Even the catalysts who brought Jenkins and McCraney together are local. Andrew Hevia and Lucas Leyva, of the Miami film collective Borscht Corporation, read the script for In Moonlight Black Boys Look Blue, then passed it on to Jenkins, who was in the city working on his Borscht short film Chlorophyl.
"I think the reason why Andrew and Lucas thought of me was because not a lot of people knew my story at that point," Jenkins says about growing up in the projects. "They saw the overlap and realized Tarell's piece would connect with me in the way that it did. I imagine when they read it, it was just lightning in a bottle, because there are specific elements from both our lives that we can't make up."

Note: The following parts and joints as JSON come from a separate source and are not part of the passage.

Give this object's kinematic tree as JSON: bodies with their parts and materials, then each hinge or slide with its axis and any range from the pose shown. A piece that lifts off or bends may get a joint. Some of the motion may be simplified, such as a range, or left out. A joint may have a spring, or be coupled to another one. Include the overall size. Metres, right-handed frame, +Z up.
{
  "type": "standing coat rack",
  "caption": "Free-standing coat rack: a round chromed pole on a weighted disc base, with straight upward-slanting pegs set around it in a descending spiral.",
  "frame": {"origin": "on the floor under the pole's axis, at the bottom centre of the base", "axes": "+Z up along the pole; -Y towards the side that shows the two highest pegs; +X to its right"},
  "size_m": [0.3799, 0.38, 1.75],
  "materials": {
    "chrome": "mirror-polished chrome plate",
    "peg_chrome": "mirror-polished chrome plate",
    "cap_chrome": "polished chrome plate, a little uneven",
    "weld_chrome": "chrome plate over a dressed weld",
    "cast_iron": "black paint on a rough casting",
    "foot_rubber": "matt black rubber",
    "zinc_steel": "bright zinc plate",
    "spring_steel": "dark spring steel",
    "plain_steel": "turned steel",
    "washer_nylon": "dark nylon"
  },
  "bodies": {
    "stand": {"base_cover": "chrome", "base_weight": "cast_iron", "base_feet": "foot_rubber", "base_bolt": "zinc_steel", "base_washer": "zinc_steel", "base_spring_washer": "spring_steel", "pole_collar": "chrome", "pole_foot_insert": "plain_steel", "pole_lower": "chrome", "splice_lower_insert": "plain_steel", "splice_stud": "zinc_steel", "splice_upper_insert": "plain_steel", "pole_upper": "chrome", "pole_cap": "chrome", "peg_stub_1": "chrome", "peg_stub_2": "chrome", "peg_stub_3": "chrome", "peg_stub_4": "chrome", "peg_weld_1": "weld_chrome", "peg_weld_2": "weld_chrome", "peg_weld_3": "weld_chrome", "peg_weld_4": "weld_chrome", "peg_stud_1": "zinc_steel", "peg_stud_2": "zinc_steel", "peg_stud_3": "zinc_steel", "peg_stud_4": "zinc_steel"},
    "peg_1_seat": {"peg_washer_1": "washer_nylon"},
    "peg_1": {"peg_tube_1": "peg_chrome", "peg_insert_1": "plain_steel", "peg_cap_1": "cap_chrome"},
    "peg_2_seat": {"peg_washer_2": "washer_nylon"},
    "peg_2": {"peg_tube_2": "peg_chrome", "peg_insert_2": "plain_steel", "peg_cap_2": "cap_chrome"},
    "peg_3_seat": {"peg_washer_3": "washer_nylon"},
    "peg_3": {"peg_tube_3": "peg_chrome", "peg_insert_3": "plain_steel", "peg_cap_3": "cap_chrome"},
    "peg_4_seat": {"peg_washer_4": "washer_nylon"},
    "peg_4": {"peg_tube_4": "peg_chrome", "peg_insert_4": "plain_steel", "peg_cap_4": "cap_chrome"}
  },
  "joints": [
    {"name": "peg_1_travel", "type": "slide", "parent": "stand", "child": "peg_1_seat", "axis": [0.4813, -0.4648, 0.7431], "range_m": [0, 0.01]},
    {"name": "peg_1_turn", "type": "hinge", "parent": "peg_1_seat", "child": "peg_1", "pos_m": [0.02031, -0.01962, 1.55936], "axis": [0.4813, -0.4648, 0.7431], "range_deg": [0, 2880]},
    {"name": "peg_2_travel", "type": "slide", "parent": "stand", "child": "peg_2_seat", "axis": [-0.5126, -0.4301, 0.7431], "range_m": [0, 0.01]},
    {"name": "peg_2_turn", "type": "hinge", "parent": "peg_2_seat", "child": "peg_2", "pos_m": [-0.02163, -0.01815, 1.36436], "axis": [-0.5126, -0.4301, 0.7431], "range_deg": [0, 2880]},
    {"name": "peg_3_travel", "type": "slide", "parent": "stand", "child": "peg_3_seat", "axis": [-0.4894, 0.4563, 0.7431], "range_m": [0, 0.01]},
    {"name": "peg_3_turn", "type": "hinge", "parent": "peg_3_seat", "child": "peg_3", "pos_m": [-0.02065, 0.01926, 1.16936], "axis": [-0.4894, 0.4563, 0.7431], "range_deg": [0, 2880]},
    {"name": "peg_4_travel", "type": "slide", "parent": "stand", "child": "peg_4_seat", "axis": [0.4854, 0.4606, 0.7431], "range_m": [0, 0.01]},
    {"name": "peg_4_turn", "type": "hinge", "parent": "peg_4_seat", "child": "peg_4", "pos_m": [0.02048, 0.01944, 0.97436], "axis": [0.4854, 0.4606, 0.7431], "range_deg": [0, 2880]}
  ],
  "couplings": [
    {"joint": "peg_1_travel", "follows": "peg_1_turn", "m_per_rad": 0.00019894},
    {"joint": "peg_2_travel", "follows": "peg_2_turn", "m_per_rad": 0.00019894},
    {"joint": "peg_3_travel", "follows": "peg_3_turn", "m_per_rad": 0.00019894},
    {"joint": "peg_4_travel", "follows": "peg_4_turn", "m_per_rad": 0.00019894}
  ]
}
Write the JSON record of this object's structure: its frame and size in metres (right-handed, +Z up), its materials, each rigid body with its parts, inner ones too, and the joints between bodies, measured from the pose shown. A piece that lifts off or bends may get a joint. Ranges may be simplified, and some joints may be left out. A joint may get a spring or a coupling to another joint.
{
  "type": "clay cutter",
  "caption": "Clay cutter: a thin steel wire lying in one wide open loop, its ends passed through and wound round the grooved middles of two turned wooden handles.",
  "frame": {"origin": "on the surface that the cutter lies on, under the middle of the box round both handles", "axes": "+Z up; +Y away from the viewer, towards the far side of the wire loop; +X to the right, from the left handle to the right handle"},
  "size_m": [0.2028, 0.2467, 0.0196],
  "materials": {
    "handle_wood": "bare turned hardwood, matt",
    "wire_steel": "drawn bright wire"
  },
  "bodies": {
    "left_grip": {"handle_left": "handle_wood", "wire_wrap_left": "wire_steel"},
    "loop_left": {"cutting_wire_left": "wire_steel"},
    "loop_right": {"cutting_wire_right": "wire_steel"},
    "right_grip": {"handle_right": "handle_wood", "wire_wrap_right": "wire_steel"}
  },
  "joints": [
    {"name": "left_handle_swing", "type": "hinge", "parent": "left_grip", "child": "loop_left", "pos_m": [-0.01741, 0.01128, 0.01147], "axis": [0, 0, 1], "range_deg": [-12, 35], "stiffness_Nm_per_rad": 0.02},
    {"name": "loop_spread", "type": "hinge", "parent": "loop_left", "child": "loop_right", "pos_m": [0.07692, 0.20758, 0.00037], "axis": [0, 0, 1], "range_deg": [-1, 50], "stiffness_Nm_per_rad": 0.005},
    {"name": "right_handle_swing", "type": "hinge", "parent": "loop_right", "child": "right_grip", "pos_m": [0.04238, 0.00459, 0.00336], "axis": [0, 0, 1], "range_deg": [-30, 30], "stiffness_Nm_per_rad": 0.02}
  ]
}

The result is one of the only films that highlights Miami and all its beauty, even as it tells a wrenching, sometimes violent story. "As a visual storyteller, I think that sound and image carry a voice, so it's really important to me how a film looks. And with this one, at the very beginning I saw shiny people and I saw really bright light," Jenkins says about the look of the film. "I was asked once, 'Were you ever afraid you were making a movie that was too beautiful because the subject matter was too heavy?' And I was like, 'Miami is a beautiful place. I remember green grass and bright lights, and to have tried to remove those things in service of a dark story would have been immoral.'?"
That commitment to authenticity guided Jenkins throughout the film. In adapting McCraney's story, Jenkins admits, "I don't think I could have written this thing without Tarell. And there's a couple of key scenes that I really went to the ends of the Earth to preserve, because it came from a first-person experience that I didn't have... I thought about it a lot at the outset, but once I felt like there was a concrete way where I could preserve Tarell's voice, but also take ownership of it at the same time, I didn't worry about it again."
The actors who portrayed Chiron felt similarly. Trevante Rhodes, who plays Chiron as an adult, bluntly states, "I don't feel like there's a difference. I would be the same exact person if I were attracted to men, so I always get confused when people ask about being a heterosexual man playing a homosexual man."
For Ashton Sanders, who plays Chiron as a teenager, there was a lot in McCraney's story that he found easy to relate to, especially Chiron's struggle with his drug-addicted mother. "Reading the script, I immediately was like, Damn, this is gonna be therapy for me if I take this part, because I've been dealing with drug addiction with my mother my entire life," Sanders says.
But for McCraney, it's Alex Hibbart, the child actor who plays Chiron in his youth, who inspires him to expose this personal story to moviegoers nationwide. "I was thinking about them taking on these roles and... the bravery of Alex Hibbert, who was 10 at the time," he explains. "To jump into that role and to play that part, to me, just makes me feel so secure that this is worth sharing. If he can be that brave, why can't I?
"It's like they say in church: If a robin can say thank you, you can too."
Starring Trevante Rhodes, Ashton Sanders, Alex Hibbert, Mahershala Ali, Shariff Earp, and Duan Sanderson. Directed by Barry Jenkins. Written by Tarell Alvin McCraney and Barry Jenkins. 100 minutes. Rated R. Opens Friday, October 28, at O Cinema Wynwood, Regal South Beach Stadium 18, and AMC Aventura 24. McCraney will participate in postfilm discussions after the 7 p.m. screenings Friday, October 28, and Saturday, October 29, at O Cinema Wynwood.